As part of the regionally aligned rotational concept, Army units assigned to Pacom will focus during their training cycle on specific Pacom mission areas, Carter said, including participating in bilateral and trilateral training exercises and building partnership capacity.
“I should add that during the months of [severe budget cuts represented by] sequestration and beyond, the Army is preferentially protecting the readiness and modernization of more than 19,000 soldiers we have in South Korea so they are able to decisively respond to any North Korean provocation,” the deputy secretary said.
Carter said the Army also continues to invest in ballistic missile defense capabilities that are being deployed and improved.
“And at the DOD-wide level, we are protecting investments in future-focused capabilities that are so important to this region, such as cyber, certain science and technology investments, and space,” he added.
Also in the region, roughly 18,000 Marines are forward deployed, Carter said, split among Air Station Iwakuni, where a fighter squadron is based; Okinawa, from which the 3rd Marine Expeditionary Force operates; and Darwin, Australia, which has a new rifle company.
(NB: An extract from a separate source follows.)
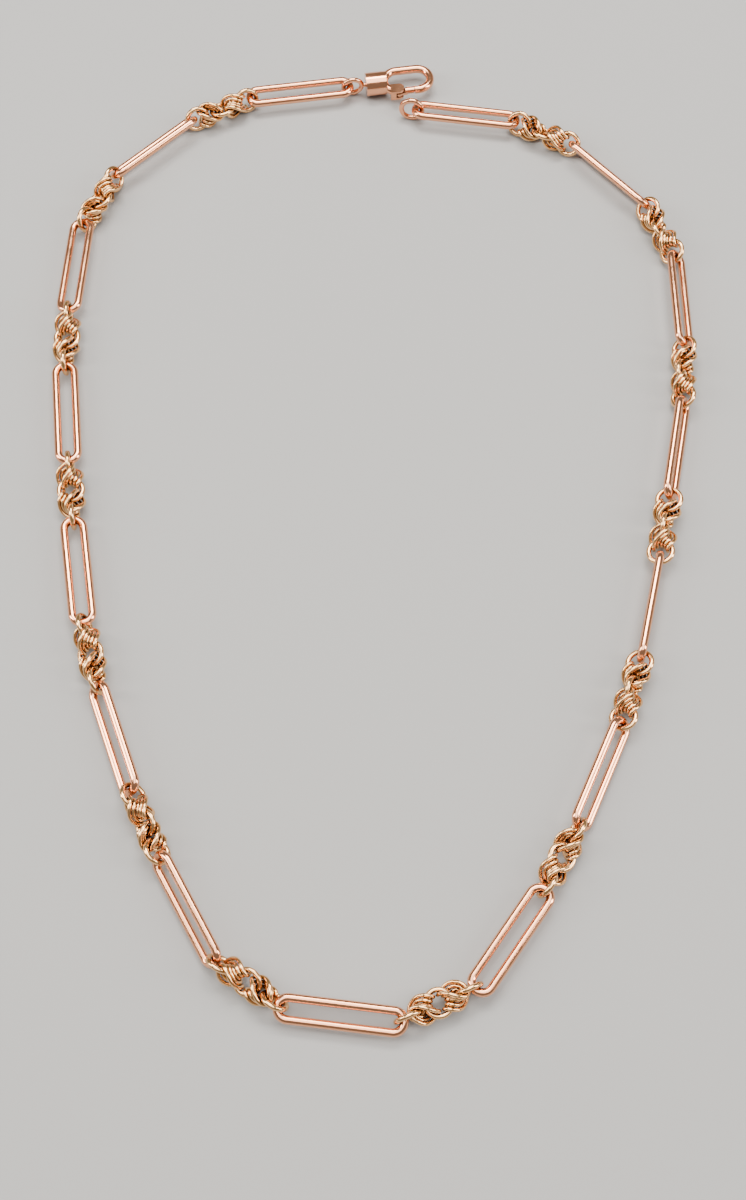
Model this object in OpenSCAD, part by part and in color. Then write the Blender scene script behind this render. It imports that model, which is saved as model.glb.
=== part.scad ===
// Pocket watch chain: long oval links joined by knots of bound rings, with a swivel clip.
// The chain lies on a flat surface in an open loop, clip and end ring side by side.

/* [Long links] */
// Outside length of a long link
link_length = 22.6; // [20:0.1:30]
// Outside width of a long link
link_width = 5.1; // [4.6:0.1:5.3]
// Thickness of the wire of a long link
link_wire = 1.5; // [1.2:0.05:1.7]

/* [Knots] */
// Distance between the centres of the two end rings of a knot
knot_span = 11.05; // [11:0.05:11.1]
// Mean radius of an end ring
eye_radius = 2.2; // [2.15:0.05:2.3]
// Wire of an end ring
eye_wire = 0.95; // [0.8:0.05:1]
// Mean radius of the ring in the middle of a knot
middle_radius = 2.22; // [2.18:0.01:2.26]
// Wire of the middle ring
middle_wire = 0.9; // [0.7:0.05:0.95]
// Wire of the loops that bind the three rings together
loop_wire = 0.7; // [0.6:0.01:0.72]

/* [Swivel clip] */
// Mean radius of the swivel's ring
swivel_radius = 1.9; // [1.8:0.05:2.1]
// Wire of the swivel's ring
swivel_wire = 1; // [0.9:0.05:1.1]
// Outside diameter of the collar that the swivel turns in
collar_diameter = 4.8; // [4.4:0.1:5.2]
// Length of the collar
collar_length = 4.2; // [4:0.1:6]
// Width of the hook between the middles of its two sides
hook_width = 5.4; // [5:0.1:6.4]
// Length of the straight sides of the hook
hook_side = 4.2; // [3.6:0.1:7]
// Thickness of the hook
hook_wire = 1.7; // [1.5:0.05:1.8]
// Thickness of the gate
gate_wire = 1.4; // [1.2:0.05:1.5]
// Diameter of the pin that the gate turns on
gate_pin = 0.8; // [0.6:0.05:0.9]

/* [End ring] */
// Mean radius of the ring at the other end
end_ring_radius = 2.15; // [2.1:0.05:2.6]
// Wire of the ring at the other end
end_ring_wire = 1.05; // [0.9:0.05:1.2]

/* [Fit] */
// Gap between two wires that hang in each other
play = 0.15; // [0.12:0.01:0.2]
// Gap between the parts of the clip
clip_gap = 0.15; // [0.1:0.01:0.2]

/* [Hidden] */
$fn = 64;

// Direction in which each long link lies, in degrees, from the clip to the end ring
link_heading = [-172, -137, -94, -84, -81, -70, -61, -7, 55, 66, 77, 79, 91, 133, 172];
// How far each long link is rolled about its own length, in degrees
link_roll = [0, 46, 10, 0, 0, 46, 54, 16, 0, 48, 88, 62, 46, 56, 10];
// Moves the loop so that its outline is centred on the origin
lay_shift = [-15.4, 94.3];

link_count = len(link_heading);
knot_count = link_count - 1;
// The rings of a standing knot rest on the surface
axis_height = eye_radius + eye_wire / 2;
// From the middle of a link to the middle of the wire at its end
link_reach = (link_length - link_wire) / 2;
end_bend = (link_width - link_wire) / 2;
// From the middle of a knot to the middle of the outer wire of an end ring
ring_reach = knot_span / 2 + eye_radius;
// From there to the middle of the link wire that hangs in the ring
wire_step = (eye_wire + link_wire) / 2 + play;

// Binding loops: 14 points round each loop, and a six-sided wire
loop_steps = 14;
loop_sides = 6;
// Each row: reach towards the end ring, reach towards the middle, then the sideways
// place at the end ring, half way along and at the middle ring, and the loop's depth
centre_loop = [4.25, 1.35, 0, 0, 0, 1.1];
inner_loop = [4.5, 1.05, 0.75, 0.75, 0.75, 1.5];
outer_loop = [5.15, 0.4, 1.25, 1.55, 1.25, 1.75];

// The clip lies along +X from the middle of the wire it hangs on
swivel_hang = swivel_radius - swivel_wire / 2 - link_wire / 2 - play;
neck_start = swivel_hang + swivel_radius;
neck_diameter = 0.9;
// Bare length of the neck between the swivel's ring and the collar
neck_length = 0.4;
collar_start = neck_start + swivel_wire / 2 + neck_length;
collar_end = collar_start + collar_length;
collar_wall = 0.9;
head_diameter = 2.2;
head_length = 1;
head_start = collar_start + collar_wall + clip_gap;
cavity_end = head_start + head_length + clip_gap;
hook_bend = hook_width / 2;
// The hook's inner bend is let into the end of the collar by this much
hook_inset = 0.3;
// Middles of the inner and the outer bend of the hook
hook_root = collar_end + hook_bend - hook_inset;
hook_end = hook_root + hook_side;
// The gate turns between two cheeks
cheek_diameter = 2.2;
cheek_length = 1.8;
cheek_height = 2.4;
slot_diameter = 2.6;
slot_height = 1.4;
knuckle_diameter = 1.9;
tongue_height = slot_height - 2 * clip_gap;
// The coil of the gate's spring lies on the pin beside the gate's knuckle
knuckle_height = 0.6;
spring_wire = 0.2;
spring_turns = 2;
// The coils are pressed together by a fifth of their wire, and clear the pin
spring_pitch = 0.8 * spring_wire;
spring_radius = (gate_pin + spring_wire) / 2 + 0.08;
// The flat root of the gate runs this far into its round rod
tongue_lap = 0.4;
// Cutting bodies reach past the faces that they cut by this much
cut_past = 1;
// The tips of the hook and of the gate meet in a step
tip_lap = 0.9;
end_ring_hang = end_ring_radius - end_ring_wire / 2 - link_wire / 2 - play;

function heading_of_knot(k) = (link_heading[k] + link_heading[k + 1]) / 2;
function roll_of_knot(k) = 90 + (link_roll[k] + link_roll[k + 1]) / 2;
function along(angle, distance) = [cos(angle), sin(angle)] * distance;
// A flat link leans about the wire of the end ring, and a link on its edge about its own
// wire, so the step from one wire to the other turns with the link or with the knot
function lean(i, k) =
    heading_of_knot(k) + (link_heading[i] - heading_of_knot(k)) * cos(link_roll[i]);
function link_centre(i) =
    i == 0
        ? lay_shift
        : knot_centre(i - 1)
            + along(heading_of_knot(i - 1), ring_reach)
            - along(lean(i, i - 1), wire_step)
            + along(link_heading[i], link_reach);
function knot_centre(k) =
    link_centre(k)
        + along(link_heading[k], link_reach)
        - along(lean(k, k), wire_step)
        + along(heading_of_knot(k), ring_reach);

module lay(centre, heading, roll)
    translate([centre[0], centre[1], axis_height])
        rotate([0, 0, heading])
            rotate([roll, 0, 0])
                children();

module ring(radius, wire)
    rotate_extrude()
        translate([radius, 0])
            circle(d = wire);

module bar(length, wire)
    rotate([0, 90, 0])
        cylinder(h = length, d = wire, center = true);

// Half a ring whose ends point back along -X
module half_ring(radius, wire)
    rotate([0, 0, -90])
        rotate_extrude(angle = 180)
            translate([radius, 0])
                circle(d = wire);

module long_link(i)
    color("#d99a80")
        lay(link_centre(i), link_heading[i], link_roll[i])
            oval(link_reach - end_bend, end_bend, link_wire);

// A closed oval of round wire: two straight sides and two half rings
module oval(half_straight, bend, wire)
    union() {
        for (side = [-1, 1])
            translate([0, side * bend, 0])
                bar(2 * half_straight, wire);
        for (turn = [0, 180])
            rotate([0, 0, turn])
                translate([half_straight, 0, 0])
                    half_ring(bend, wire);
    }

// The two end rings lie in one plane and the middle ring stands across it
module knot_rings(k)
    color("#dca07c")
        lay(knot_centre(k), heading_of_knot(k), roll_of_knot(k)) {
            for (side = [-1, 1])
                translate([side * knot_span / 2, 0, 0])
                    ring(eye_radius, eye_wire);
            rotate([90, 0, 0])
                ring(middle_radius, middle_wire);
        }

// A binding loop goes round the wires of an end ring and of the middle ring.
// Its plane turns a quarter turn between the two.
function loop_point(form, side, a) =
    let (
        share = (1 - cos(a)) / 2,
        turned = 90 * share,
        x = (form[0] + form[1]) / 2 + (form[0] - form[1]) / 2 * cos(a),
        at_ends = form[2] + (form[4] - form[2]) * share,
        across = side * (at_ends + (form[3] - (form[2] + form[4]) / 2) * pow(sin(a), 2)),
        depth = form[5] * sin(a)
    )
    [
        x,
        across * cos(turned) + depth * sin(turned),
        depth * cos(turned) - across * sin(turned)
    ];

function unit(v) = v / norm(v);

// Points of a closed round wire along a closed path
function wire_points(path, wire, sides) =
    let (
        n = len(path),
        middle = [for (axis = [0 : 2]) (path[0][axis] + path[floor(n / 2)][axis]) / 2]
    )
    [
        for (i = [0 : n - 1])
            let (
                ahead = unit(path[(i + 1) % n] - path[(i + n - 1) % n]),
                level = unit(cross(ahead, path[i] - middle)),
                out = cross(level, ahead)
            )
            for (j = [0 : sides - 1])
                path[i] + wire / 2 * (level * cos(360 * j / sides) + out * sin(360 * j / sides))
    ];

function wire_faces(n, sides) =
    [
        for (i = [0 : n - 1])
            for (j = [0 : sides - 1])
                let (
                    a = i * sides + j,
                    b = i * sides + (j + 1) % sides,
                    c = (i + 1) % n * sides + (j + 1) % sides,
                    d = (i + 1) % n * sides + j
                )
                each [[a, b, c], [a, c, d]]
    ];

module binding_loop(form, side)
    polyhedron(
        points = wire_points(
            [for (i = [0 : loop_steps - 1]) loop_point(form, side, 360 * i / loop_steps)],
            loop_wire,
            loop_sides
        ),
        faces = wire_faces(loop_steps, loop_sides)
    );

// Five loops at each end of the knot: one in the middle and two on each side of it
module knot_loops(k)
    color("#d8a878")
        lay(knot_centre(k), heading_of_knot(k), roll_of_knot(k))
            for (turn = [0, 180])
                rotate([0, 0, turn]) {
                    binding_loop(centre_loop, 1);
                    for (form = [inner_loop, outer_loop])
                        for (side = [-1, 1])
                            binding_loop(form, side);
                }

// Places a part at the outer end of the first link, with +X pointing away from the chain
module at_first_end()
    lay(link_centre(0), link_heading[0], link_roll[0])
        rotate([0, 0, 180])
            translate([link_reach, 0, 0])
                children();

module at_last_end()
    lay(link_centre(link_count - 1), link_heading[link_count - 1], link_roll[link_count - 1])
        translate([link_reach, 0, 0])
            children();

// A ring, a neck and a head that turns inside the collar
module clip_swivel()
    color("#d9a07c")
        at_first_end()
            union() {
                translate([swivel_hang, 0, 0])
                    rotate([90, 0, 0])
                        ring(swivel_radius, swivel_wire);
                rod(neck_start, head_start + head_length, neck_diameter);
                rod(head_start, head_start + head_length, head_diameter);
            }

// A round rod along X
module rod(start, end, diameter)
    translate([start, 0, 0])
        rotate([0, 90, 0])
            cylinder(h = end - start, d = diameter);

module clip_body()
    color("#d99a80")
        at_first_end()
            difference() {
                union() {
                    rod(collar_start, collar_end, collar_diameter);
                    hook();
                    translate([hook_root, -hook_bend, 0])
                        linear_extrude(cheek_height, center = true)
                            cheek();
                }
                rod(collar_start - cut_past, head_start, neck_diameter + 2 * clip_gap);
                rod(head_start - clip_gap, cavity_end, head_diameter + 2 * clip_gap);
                translate([hook_root, -hook_bend, 0])
                    gate_slot();
            }

// The hook is an oval with one side left open for the gate
module hook() {
    translate([hook_root, 0, 0])
        rotate([0, 0, 180])
            half_ring(hook_bend, hook_wire);
    translate([hook_root, hook_bend, 0])
        rod(0, hook_side, hook_wire);
    translate([hook_end, 0, 0])
        half_ring(hook_bend, hook_wire);
    // The outer half of the tip reaches over the end of the gate
    intersection() {
        translate([hook_end, -hook_bend, 0])
            rod(-tip_lap, 0, hook_wire);
        translate([hook_end - tip_lap - cut_past, -hook_bend - hook_wire, -hook_wire])
            cube([tip_lap + 2 * cut_past, hook_wire - clip_gap / 2, 2 * hook_wire]);
    }
}

module cheek() {
    circle(d = cheek_diameter);
    translate([-cheek_length, -cheek_diameter / 2])
        square([cheek_length, cheek_diameter]);
}

module gate_slot() {
    cylinder(h = slot_height, d = slot_diameter, center = true);
    cylinder(h = cheek_height + cut_past, d = gate_pin, center = true);
}

// The gate turns about Z at the end of the hook's inner bend
module at_gate_pin()
    at_first_end()
        translate([hook_root, -hook_bend, 0])
            children();

module clip_gate()
    color("#d99a80")
        at_gate_pin()
            difference() {
                union() {
                    translate([0, 0, -tongue_height / 2])
                        cylinder(h = knuckle_height, d = knuckle_diameter);
                    translate([0, -gate_wire / 2, -tongue_height / 2])
                        cube([slot_diameter / 2 + tongue_lap, gate_wire, knuckle_height]);
                    rod(slot_diameter / 2, hook_side - clip_gap, gate_wire);
                }
                cylinder(h = cheek_height, d = gate_pin + clip_gap, center = true);
                translate([hook_side - tip_lap - clip_gap, -gate_wire, -gate_wire])
                    cube([tip_lap + cut_past, gate_wire + clip_gap / 2, 2 * gate_wire]);
            }

module clip_pin()
    color("#c08a70")
        at_gate_pin()
            cylinder(h = cheek_height, d = gate_pin, center = true);

// A coil round the pin with one leg that lies along the gate
module clip_spring()
    color("#b9b4ae")
        at_gate_pin()
            translate([0, 0, knuckle_height - tongue_height / 2 + spring_wire])
                union() {
                    for (turn = [0 : spring_turns - 1])
                        translate([0, 0, turn * spring_pitch])
                            ring(spring_radius, spring_wire);
                    translate([0, spring_radius, 0])
                        rod(0, slot_diameter / 2 - spring_wire, spring_wire);
                }

module end_ring()
    color("#d99a80")
        at_last_end()
            translate([end_ring_hang, 0, 0])
                rotate([90, 0, 0])
                    ring(end_ring_radius, end_ring_wire);

function two_digits(i) = i < 10 ? str("0", i) : str(i);
function link_name(i) = str("link_", two_digits(i));
function rings_name(k) = str("knot_", two_digits(k), "_rings");
function loops_name(k) = str("knot_", two_digits(k), "_loops");

for (i = [0 : link_count - 1])
    long_link(i);
for (k = [0 : knot_count - 1]) {
    knot_rings(k);
    knot_loops(k);
}
clip_swivel();
clip_body();
clip_gate();
clip_pin();
clip_spring();
end_ring();
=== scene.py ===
"""Pocket watch chain: long oval links, knots of bound rings, a swivel clip and an end ring."""

import math

import bpy
from mathutils import Matrix, Vector


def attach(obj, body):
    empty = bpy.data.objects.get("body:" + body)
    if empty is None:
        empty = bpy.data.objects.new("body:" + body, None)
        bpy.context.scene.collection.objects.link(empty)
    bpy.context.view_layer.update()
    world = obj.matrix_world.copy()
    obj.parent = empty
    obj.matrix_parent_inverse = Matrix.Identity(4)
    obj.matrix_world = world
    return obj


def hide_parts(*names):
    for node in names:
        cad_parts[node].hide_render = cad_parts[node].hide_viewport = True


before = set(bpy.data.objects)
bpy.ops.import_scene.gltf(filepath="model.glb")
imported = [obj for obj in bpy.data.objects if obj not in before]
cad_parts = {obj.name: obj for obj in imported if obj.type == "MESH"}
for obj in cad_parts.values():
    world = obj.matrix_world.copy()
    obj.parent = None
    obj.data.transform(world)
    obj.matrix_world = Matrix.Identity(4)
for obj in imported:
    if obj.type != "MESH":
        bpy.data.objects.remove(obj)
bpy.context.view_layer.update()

MM = 0.001

# Long links
LINK_LENGTH = 22.6 * MM
LINK_WIDTH = 5.1 * MM
LINK_WIRE = 1.5 * MM
# Knots
KNOT_SPAN = 11.05 * MM
EYE_RADIUS = 2.2 * MM
EYE_WIRE = 0.95 * MM
MIDDLE_RADIUS = 2.22 * MM
MIDDLE_WIRE = 0.9 * MM
LOOP_WIRE = 0.7 * MM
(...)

Another 5,000 Marines are on Oahu in Hawaii, he added.
The Marines have three infantry battalions on the ground in Okinawa and will put another there later this year, he said.
“These are rotational battalions that will move in and out of the Western Pacific every six months,” the deputy secretary explained. “All of this will be accompanied by an EA-6 Prowler squadron in Iwakuni this fall, along with more heavy-lift and attack helicopters in Okinawa.”
In Australia, he added, the first company of Marines rotated through Darwin last year, a key first step toward using their presence to engage in bilateral and multilateral exercises as partners in the region.
“With regard to our military installations, we are making critical investments in training ranges and infrastructure, including in Guam, which we're developing as a strategic hub, as well as in Marianas, Saipan and Tinian,” Carter said.
“In addition to investing in technical capabilities,” the deputy secretary added, “we are also investing in our people, in language and culture skills and regional and strategic affairs to ensure that we cultivate the intellectual capital that will be required to make good on our rebalance.”